### INFORMATION PROVIDED

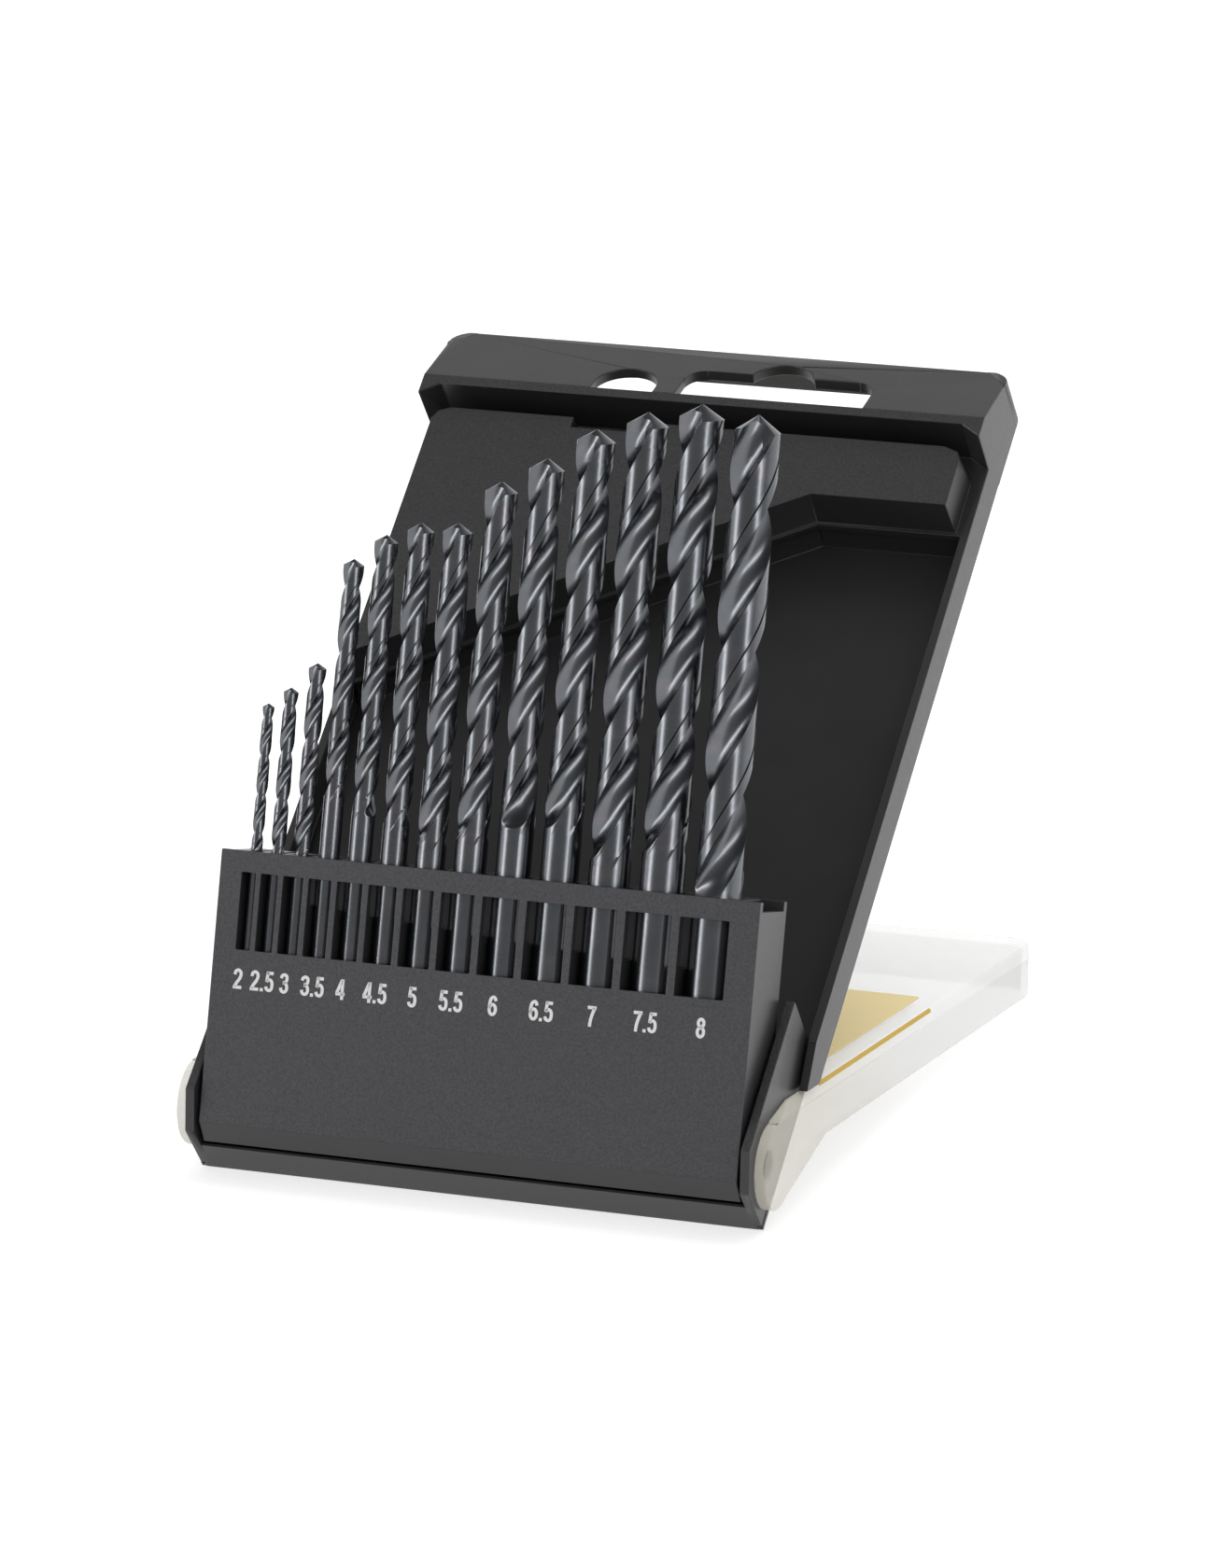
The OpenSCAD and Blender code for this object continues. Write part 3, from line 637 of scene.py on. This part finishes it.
# Middle lines of each figure's strokes, in a cell one unit tall
FIGURES = {
    ".": [[(0, 0.08), (0.16, 0.08)]],
    "2": [through([(0.08, 0.69), (0.11, 0.84), (0.24, 0.92), (0.37, 0.84), (0.395, 0.69),
                   (0.33, 0.50), (0.19, 0.29), (0.09, 0.10)], 5), [(0.01, 0.08), (0.46, 0.08)]],
    "3": [through([(0.08, 0.74), (0.12, 0.86), (0.24, 0.92), (0.36, 0.86), (0.38, 0.71),
                   (0.32, 0.58), (0.18, 0.53)], 5),
          through([(0.18, 0.53), (0.34, 0.48), (0.40, 0.31), (0.36, 0.14), (0.24, 0.08),
                   (0.12, 0.14), (0.08, 0.28)], 5)],
    "4": [[(0.34, 0), (0.34, 1)], [(0.0, 0.28), (0.48, 0.28)], [(0.31, 0.97), (0.06, 0.31)]],
    "5": [[(0.09, 0.92), (0.44, 0.92)], [(0.15, 0.97), (0.11, 0.48)],
          through([(0.10, 0.50), (0.23, 0.60), (0.36, 0.53), (0.40, 0.34), (0.36, 0.14),
                   (0.24, 0.08), (0.12, 0.14), (0.08, 0.26)], 5)],
    "6": [oval(0.24, 0.32, 0.16, 0.24),
          through([(0.39, 0.74), (0.35, 0.87), (0.25, 0.92), (0.13, 0.82), (0.085, 0.60),
                   (0.08, 0.36)], 5)],
    "7": [[(0.02, 0.92), (0.47, 0.92)],
          through([(0.38, 0.9), (0.28, 0.62), (0.21, 0.33), (0.18, 0)], 4)],
    "8": [oval(0.24, 0.735, 0.14, 0.185), oval(0.24, 0.30, 0.16, 0.22)],
}


def ribbon(line, width):
    """A flat stroke of one width along a line: its points and faces."""
    line = np.array(line, float)
    run = np.gradient(line, axis=0)
    side = np.stack([-run[:, 1], run[:, 0]], 1) / np.linalg.norm(run, axis=1)[:, None] * width / 2
    points = np.concatenate([line + side, line - side])
    n = len(line)
    return points, [(k, n + k, n + k + 1, k + 1) for k in range(n - 1)]


def printed_sizes():
    """The bit sizes, pad-printed in white under the windows."""
    front = local_box("bit_rack", RACK_LEAN)[0].y
    verts, faces = [], []
    for node, middle in zip(BITS, PRINT_X):
        whole, tenth = node.split("_")[2:]
        text = whole if tenth == "0" else f"{whole}.{tenth}"
        widths = [POINT_WIDTH if c == "." else GLYPH_WIDTH for c in text]
        x = -(sum(widths) + GLYPH_GAP * (len(text) - 1)) / 2
        for figure, wide in zip(text, widths):
            for line in FIGURES[figure]:
                points, strips = ribbon(line, STROKE)
                faces += [tuple(len(verts) + k for k in strip) for strip in strips]
                verts += [((middle + (x + px) * PRINT_HEIGHT) * MM, front - INK_THICKNESS * MM,
                           (PRINT_FOOT + pz * PRINT_HEIGHT) * MM) for px, pz in points]
            x += wide + GLYPH_GAP
    mesh = bpy.data.meshes.new("printed_sizes")
    mesh.from_pydata(verts, [], faces)
    mesh.transform(leaning(RACK_LEAN))
    mesh.materials.append(INK)
    return link("printed_sizes", mesh, "rack")


printed_sizes()

# ---- Studio --------------------------------------------------------------------------------

PHOTO_TALL = 1680  # pixels of the photograph's long side
FOCAL = 8290  # focal length, in those pixels
CAMERA_AZIMUTH, CAMERA_FALL = math.radians(20.08), math.radians(15.30)
CAMERA_PLACE = Vector((0.4435, -1.22223, 0.40955))
SENSOR = 36.0


def camera():
    data = bpy.data.cameras.new("camera")
    data.sensor_fit, data.sensor_width = "AUTO", SENSOR
    data.lens = FOCAL / PHOTO_TALL * SENSOR
    data.clip_start, data.clip_end = 0.05, 50
    eye = bpy.data.objects.new("camera", data)
    bpy.context.scene.collection.objects.link(eye)
    eye.location = CAMERA_PLACE
    eye.rotation_euler = (math.pi / 2 - CAMERA_FALL, 0, CAMERA_AZIMUTH)
    bpy.context.scene.camera = eye


AIM = Vector((0, 0, 0.06))


def softbox(name, place, wide, tall, power, in_gloss):
    """A rectangular lamp that looks at the case. It shows only in gloss, or only off gloss."""
    data = bpy.data.lights.new(name, "AREA")
    data.shape, data.size, data.size_y, data.energy = "RECTANGLE", wide, tall, power
    lamp = bpy.data.objects.new(name, data)
    bpy.context.scene.collection.objects.link(lamp)
    lamp.location = place
    lamp.rotation_euler = (AIM - Vector(place)).to_track_quat("-Z", "Y").to_euler()
    lamp.visible_diffuse, lamp.visible_glossy = not in_gloss, in_gloss
    lamp.visible_camera = False


def around(degrees, distance, height):
    """A place round the case: 0 is in front of it, along -Y, and 90 to its right."""
    a = math.radians(degrees)
    return (distance * math.sin(a), -distance * math.cos(a), height)


GLOSS_FRONT, GLOSS_ABOVE = 0.35, 0.3  # how bright the room's front and ceiling show in gloss
MATT_LEVEL = 0.79  # what the white studio gives matt surfaces
FLOOR_GLOW = 0.7  # how much of the floor's white is its own glow, on which no shadow falls


def seen_white(tree):
    """1 where the camera sees it, or gloss reflects or clear plastic shows it, and else 0."""
    ray = add(tree, "ShaderNodeLightPath")
    seen = add(tree, "ShaderNodeMath", {0: ray.outputs["Is Camera Ray"],
                                        1: ray.outputs["Is Glossy Ray"]}, operation="MAXIMUM")
    return add(tree, "ShaderNodeMath", {0: seen.outputs[0], 1: ray.outputs["Is Transmission Ray"]},
               operation="MAXIMUM").outputs[0]


def white_world():
    """A white studio. In gloss its front is dim, as a dark room behind the camera is."""
    world = bpy.data.worlds.new("studio")
    bpy.context.scene.world = world
    world.use_nodes = True
    tree = world.node_tree
    tree.nodes.clear()
    ray = add(tree, "ShaderNodeLightPath")
    way = add(tree, "ShaderNodeSeparateXYZ", {
        "Vector": add(tree, "ShaderNodeTexCoord").outputs["Generated"]})
    behind = add(tree, "ShaderNodeMapRange", {"Value": way.outputs["Y"], "From Min": -0.1,
                                              "From Max": 0.5, "To Min": GLOSS_FRONT})
    above = add(tree, "ShaderNodeMapRange", {"Value": way.outputs["Z"], "From Min": 0.35,
                                             "From Max": 0.85, "To Min": 1.0,
                                             "To Max": GLOSS_ABOVE})
    gloss = add(tree, "ShaderNodeMath", {0: behind.outputs["Result"], 1: above.outputs["Result"]},
                operation="MULTIPLY")
    level = add(tree, "ShaderNodeMix", {0: ray.outputs["Is Glossy Ray"], 2: 1.0,
                                        3: gloss.outputs[0]}, data_type="FLOAT")
    light = add(tree, "ShaderNodeMix", {0: seen_white(tree), 2: MATT_LEVEL,
                                        3: level.outputs[0]}, data_type="FLOAT")
    glow = add(tree, "ShaderNodeBackground", {"Color": srgb("#ffffff"),
                                              "Strength": light.outputs[0]})
    add(tree, "ShaderNodeOutputWorld", {"Surface": glow.outputs["Background"]})


def floor():
    """A pale floor that keeps the case's shadow and otherwise reads as white."""
    material, tree = new_material("pale_studio_floor")
    glow = add(tree, "ShaderNodeMath", {0: seen_white(tree), 1: FLOOR_GLOW},
               operation="MULTIPLY")
    skin = add(tree, "ShaderNodeBsdfPrincipled", {
        "Base Color": srgb("#b4b4b3"), "Roughness": 0.9, "Emission Color": srgb("#ffffff"),
        "Emission Strength": glow.outputs[0]})
    add(tree, "ShaderNodeOutputMaterial", {"Surface": skin.outputs["BSDF"]})
    mesh = bpy.data.meshes.new("floor")
    reach, drop = 6.0, -0.0002
    mesh.from_pydata([(-reach, -reach, drop), (reach, -reach, drop), (reach, reach, drop),
                      (-reach, reach, drop)], [], [(0, 1, 2, 3)])
    mesh.materials.append(material)
    plane = bpy.data.objects.new("floor", mesh)
    bpy.context.scene.collection.objects.link(plane)


camera()
white_world()
floor()
softbox("left_glow", around(-60, 1.0, 0.35), 0.9, 1.0, 2.2, True)
softbox("left_streak", around(-50, 1.0, 0.35), 0.26, 1.0, 3.4, True)
softbox("right_glow", around(55, 1.0, 0.35), 0.5, 1.0, 1.2, True)
softbox("right_streak", around(52, 1.0, 0.35), 0.16, 1.0, 2.2, True)
softbox("overhead", (0.15, 0.35, 1.1), 0.9, 0.9, 6.5, False)
bpy.context.scene.view_settings.view_transform = "Standard"
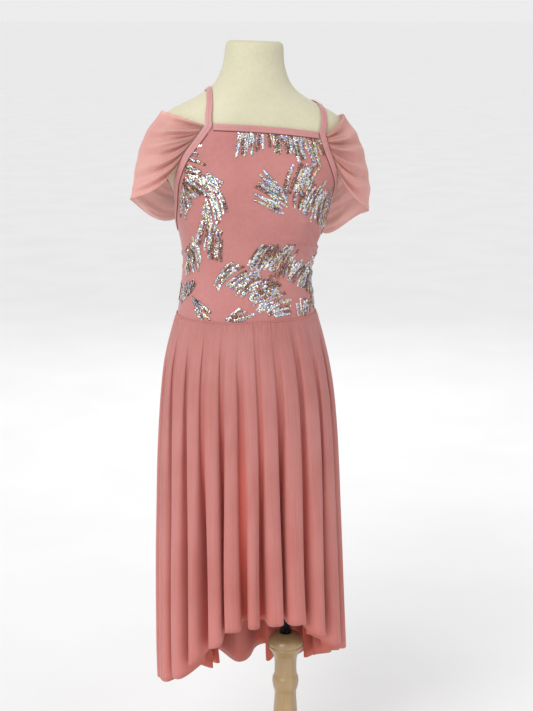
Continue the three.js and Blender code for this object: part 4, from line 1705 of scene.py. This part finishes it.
def skirt_piece(name, first, last, size, replaced):
    return cloth_sheet(
        name,
        skirt_place(first, last),
        (last - first) * fold_columns,
        skirt_rows,
        size=size,
        thickness=skirt_wall,
        finish=skirt_mesh,
        replaced=replaced,
        layering_and_painted_light=skirt_layering_and_painted_light(first, last),
    )


skirt_front_sheet = skirt_piece(
    "skirt_front_mesh", 0, folds_in_front, (0.95, 0.6), ["skirt_front"]
)
skirt_back_sheet = skirt_piece(
    "skirt_back_mesh", folds_in_front, len(skirt_folds), (1.1, 0.69), ["skirt_back"]
)


seam_stitches = 330
points_a_stitch = 4
stitch_pinch = 0.12
seam_roll = {"rise": 3.2, "lift": 4.0, "half_height": 1.1, "half_depth": 0.8}


def waist_seam_place(along, around):
    """A rolled overlocked edge where the skirt joins the bodice"""
    angle = 360 * (along % 1)
    roll = math.tau * around
    rib = 1 + stitch_pinch * math.cos(math.tau * along * seam_stitches)
    rise = seam_roll["rise"] + seam_roll["half_height"] * rib * math.sin(roll)
    lift = seam_roll["lift"] + seam_roll["half_depth"] * rib * math.cos(roll)
    return lean(settle(form_point(angle, seam_height + rise), lift))


waist_seam = finished_piece(
    "waist_seam",
    tube_of(waist_seam_place, points_a_stitch * seam_stitches, sides=8, size=(0.68, 0.01)),
    skirt_mesh,
)


# The brief

def brief_place(leg_rows, facing):
    """A brief's half, facing the front or the back, from the waist to its leg lines"""
    falls = [{"fall": -row["z"], "angle": row["angle"]} for row in leg_rows]
    angle_on = column_curve(falls, "fall", "angle")
    crotch_angle = angle_on(-crotch_height)

    def bottom_at(across):
        from_side = min(across, 1 - across) / leg_share
        if from_side < 1:
            z = mix(leg_line_side, crotch_height, from_side)
            return math.copysign(angle_on(-z), across - 0.5), z
        along = (across - leg_share) / (1 - 2 * leg_share)
        return mix(-crotch_angle, crotch_angle, along), crotch_height

    def place(across, down):
        angle, low = bottom_at(across)
        start = mix(-90, 90, across)
        top = seam_height - piece_room
        point = form_point(facing + mix(start, angle, down), mix(top, low, down))
        return lean(settle(point, brief_lift))

    return place


def brief_piece(name, place, columns, rows, size, replaced):
    return cloth_sheet(
        name,
        place,
        columns,
        rows,
        size=size,
        thickness=brief_wall,
        finish=brief_cloth,
        replaced=replaced,
    )


brief_front = brief_piece(
    "brief_front_cloth",
    brief_place(front_leg_line, 0),
    brief_columns,
    brief_rows,
    size=(0.36, 0.25),
    replaced=["brief_front"],
)
brief_back = brief_piece(
    "brief_back_cloth",
    brief_place(back_leg_line, 180),
    brief_columns,
    brief_rows,
    size=(0.38, 0.25),
    replaced=["brief_back"],
)


def gusset_place(across, down):
    """Down the front, under the form and up the back, between the two leg lines"""
    x = mix(-gusset_half, gusset_half, across)

    def on_side(z, facing):
        depth = form_front(z) if facing < 0 else form_back(z)
        y = facing * depth * (1 - abs(x / form_half(z)) ** form_power(z)) ** (1 / form_power(z))
        return settle(Vector((x, y, z)), brief_lift)

    top = crotch_height - piece_room
    low = form_bottom + gusset_bend_height
    if down < gusset_turn:
        return lean(on_side(mix(top, low, down / gusset_turn), -1))
    if down > 1 - gusset_turn:
        return lean(on_side(mix(top, low, (1 - down) / gusset_turn), 1))
    under = (down - gusset_turn) / (1 - 2 * gusset_turn)
    y = mix(on_side(low, -1).y, on_side(low, 1).y, under)
    return lean(Vector((x, y, form_bottom - brief_lift)))


brief_gusset = brief_piece(
    "brief_gusset_cloth",
    gusset_place,
    columns=24,
    rows=60,
    size=(0.066, 0.2),
    replaced=["brief_gusset"],
)


# Sewing: short stitches along the bindings

stitch_pitch = 3.1
stitch_size = (2.1, 0.45, 0.35)
stitch_depth = 0.2
stitch_lift = binding_on_panel + binding_wall - stitch_depth


def stitch_rows(name, lines):
    """Stitches in the groove of the binding along each line"""
    shape = bmesh.new()
    size = Matrix.Diagonal((*(side * METRES for side in stitch_size), 1))
    for line in lines:
        run = 0
        for i in range(1, len(line) - 1):
            run += (line[i] - line[i - 1]).length
            if run < stitch_pitch:
                continue
            run = 0
            along = (line[i + 1] - line[i - 1]).normalized()
            normal = form_gradient(line[i]).normalized()
            across = normal.cross(along).normalized()
            at = lean(settle(line[i] + across * sewn_groove, stitch_lift))
            turn = Matrix((along, across, normal)).transposed().to_4x4()
            bmesh.ops.create_cube(
                shape, size=1, matrix=Matrix.Translation(at) @ turn @ size
            )
    return finished_piece(name, shape, thread)


stitches = stitch_rows(
    "binding_stitches", [right_line, left_line, neck_front_line, neck_back_line]
)


# Sequins, sewn in sprays of short curved strokes

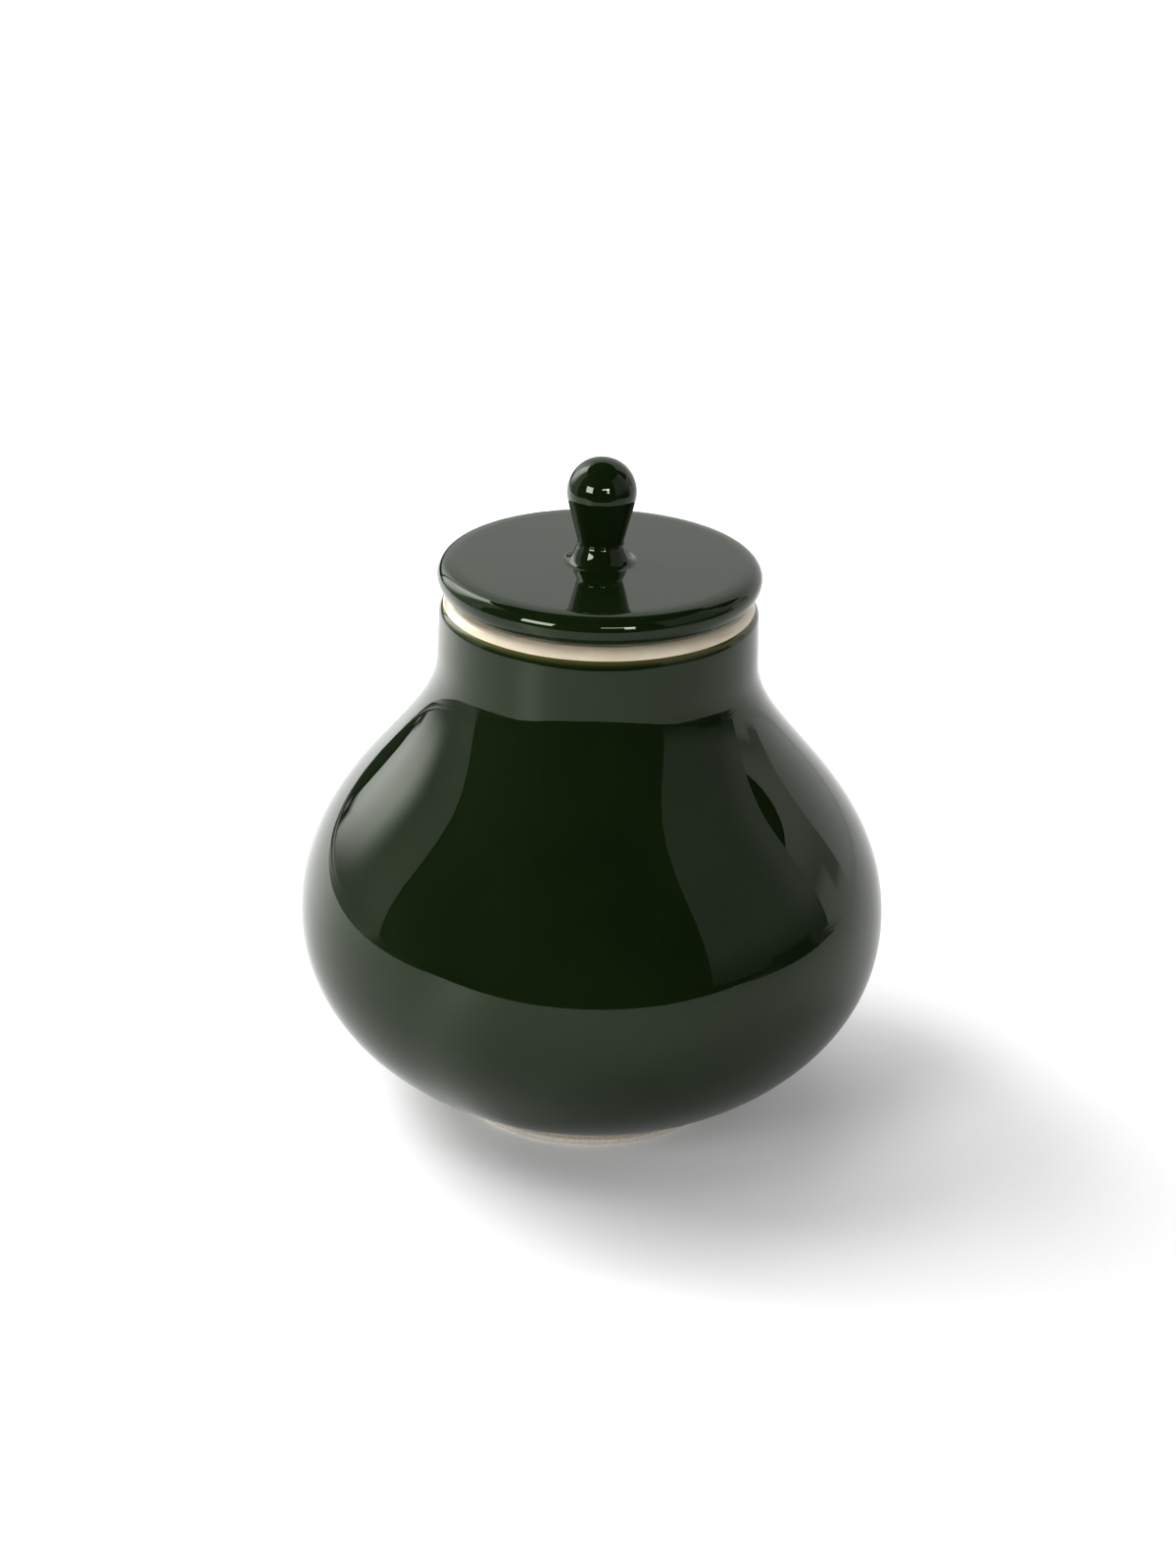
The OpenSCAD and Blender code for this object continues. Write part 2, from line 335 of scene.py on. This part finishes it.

### EXERCISE
Quote word for word the lines from the line holding "Continue the three.js" through the line holding "crotch_angle = angle_on(-crotch_height)"; include both of those lines and add nothing.

### WRITTEN ANSWER
Continue the three.js and Blender code for this object: part 4, from line 1705 of scene.py. This part finishes it.
def skirt_piece(name, first, last, size, replaced):
    return cloth_sheet(
        name,
        skirt_place(first, last),
        (last - first) * fold_columns,
        skirt_rows,
        size=size,
        thickness=skirt_wall,
        finish=skirt_mesh,
        replaced=replaced,
        layering_and_painted_light=skirt_layering_and_painted_light(first, last),
    )


skirt_front_sheet = skirt_piece(
    "skirt_front_mesh", 0, folds_in_front, (0.95, 0.6), ["skirt_front"]
)
skirt_back_sheet = skirt_piece(
    "skirt_back_mesh", folds_in_front, len(skirt_folds), (1.1, 0.69), ["skirt_back"]
)


seam_stitches = 330
points_a_stitch = 4
stitch_pinch = 0.12
seam_roll = {"rise": 3.2, "lift": 4.0, "half_height": 1.1, "half_depth": 0.8}


def waist_seam_place(along, around):
    """A rolled overlocked edge where the skirt joins the bodice"""
    angle = 360 * (along % 1)
    roll = math.tau * around
    rib = 1 + stitch_pinch * math.cos(math.tau * along * seam_stitches)
    rise = seam_roll["rise"] + seam_roll["half_height"] * rib * math.sin(roll)
    lift = seam_roll["lift"] + seam_roll["half_depth"] * rib * math.cos(roll)
    return lean(settle(form_point(angle, seam_height + rise), lift))


waist_seam = finished_piece(
    "waist_seam",
    tube_of(waist_seam_place, points_a_stitch * seam_stitches, sides=8, size=(0.68, 0.01)),
    skirt_mesh,
)


# The brief

def brief_place(leg_rows, facing):
    """A brief's half, facing the front or the back, from the waist to its leg lines"""
    falls = [{"fall": -row["z"], "angle": row["angle"]} for row in leg_rows]
    angle_on = column_curve(falls, "fall", "angle")
    crotch_angle = angle_on(-crotch_height)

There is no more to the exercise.